Raw data:
◇ ◇ ◇ ◇
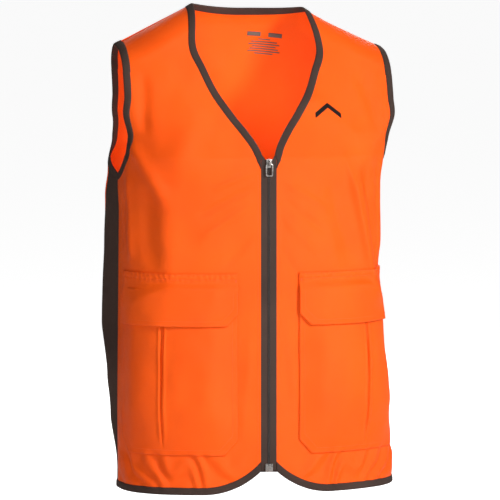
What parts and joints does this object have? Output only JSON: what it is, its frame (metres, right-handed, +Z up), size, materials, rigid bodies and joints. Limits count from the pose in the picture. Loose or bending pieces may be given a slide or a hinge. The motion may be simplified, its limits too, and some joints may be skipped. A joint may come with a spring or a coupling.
{
  "type": "field vest",
  "caption": "Sleeveless V-necked zip-front field vest in blaze orange with dark bindings, side panels and flapped cargo pockets.",
  "frame": {"origin": "midway between the two high shoulder points, where a hanger or the wearer's shoulders carry the vest", "axes": "+Z up the body, -Y towards the front of the vest, -X towards the wearer's right"},
  "size_m": [0.4242, 0.2689, 0.7334],
  "materials": {
    "orange_cloth": "matte woven",
    "brown_binding": "matte ribbed",
    "stretch_side": "matte knitted",
    "zip_tape": "matte woven",
    "zip_nylon": "satin",
    "hook_and_loop": "matte brushed",
    "black_thread": "satin stitched",
    "grey_print": "matte printed",
    "gunmetal": "satin"
  },
  "bodies": {
    "root": {"back_panel": "orange_cloth", "neck_binding_back": "brown_binding", "hem_binding_back": "brown_binding", "neck_label": "grey_print", "side_panel_right": "stretch_side", "side_panel_left": "stretch_side", "front_shoulder_right": "orange_cloth", "front_shoulder_left": "orange_cloth", "neck_binding_shoulder_right": "brown_binding", "neck_binding_shoulder_left": "brown_binding", "armhole_binding_right": "brown_binding", "armhole_binding_left": "brown_binding"},
    "front_right": {"front_panel_right": "orange_cloth", "neck_binding_front_right": "brown_binding", "armhole_binding_front_right": "brown_binding", "hem_binding_front_right": "brown_binding", "zip_tape_right": "zip_tape", "zip_coil_right": "zip_nylon", "zip_top_stop_right": "gunmetal", "pocket_pouch_right": "orange_cloth", "pocket_band_right": "orange_cloth", "pocket_loop_strip_right": "hook_and_loop", "zip_retainer_box": "gunmetal"},
    "front_left": {"front_panel_left": "orange_cloth", "neck_binding_front_left": "brown_binding", "armhole_binding_front_left": "brown_binding", "hem_binding_front_left": "brown_binding", "zip_tape_left": "zip_tape", "zip_coil_left": "zip_nylon", "zip_top_stop_left": "gunmetal", "pocket_pouch_left": "orange_cloth", "pocket_band_left": "orange_cloth", "pocket_loop_strip_left": "hook_and_loop", "zip_insertion_pin": "zip_nylon", "chest_emblem": "black_thread"},
    "slider": {"zip_slider": "gunmetal"},
    "pull": {"zip_pull": "gunmetal"},
    "flap_right": {"pocket_flap_right": "orange_cloth", "pocket_hook_strip_right": "hook_and_loop"},
    "flap_left": {"pocket_flap_left": "orange_cloth", "pocket_hook_strip_left": "hook_and_loop"}
  },
  "joints": [
    {"name": "front_right_swing", "type": "hinge", "parent": "root", "child": "front_right", "pos_m": [-0.213, 0, -0.415], "axis": [0, 0, -1], "range_deg": [0, 50]},
    {"name": "front_left_swing", "type": "hinge", "parent": "root", "child": "front_left", "pos_m": [0.213, 0, -0.415], "axis": [0, 0, 1], "range_deg": [0, 50]},
    {"name": "zip_slide", "type": "slide", "parent": "front_right", "child": "slider", "axis": [0, 0, -1], "range_m": [0, 0.444]},
    {"name": "pull_swing", "type": "hinge", "parent": "slider", "child": "pull", "pos_m": [0, -0.1391, -0.23475], "axis": [-1, 0, 0], "range_deg": [0, 120]},
    {"name": "flap_right_lift", "type": "hinge", "parent": "front_right", "child": "flap_right", "pos_m": [-0.13369, -0.09647, -0.4], "axis": [-0.843, 0.538, 0], "range_deg": [0, 40]},
    {"name": "flap_left_lift", "type": "hinge", "parent": "front_left", "child": "flap_left", "pos_m": [0.13369, -0.09647, -0.4], "axis": [-0.843, -0.538, 0], "range_deg": [0, 40]}
  ],
  "couplings": [
    {"joint": "front_left_swing", "follows": "front_right_swing", "ratio": 1},
    {"joint": "zip_slide", "follows": "front_right_swing", "m_per_rad": 0.5087}
  ]
}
◇ ◇ ◇ ◇
Aim of the task: Copy every line of the listing containing the string "bodies".

Full solution:
What parts and joints does this object have? Output only JSON: what it is, its frame (metres, right-handed, +Z up), size, materials, rigid bodies and joints. Limits count from the pose in the picture. Loose or bending pieces may be given a slide or a hinge. The motion may be simplified, its limits too, and some joints may be skipped. A joint may come with a spring or a coupling.
  "bodies": {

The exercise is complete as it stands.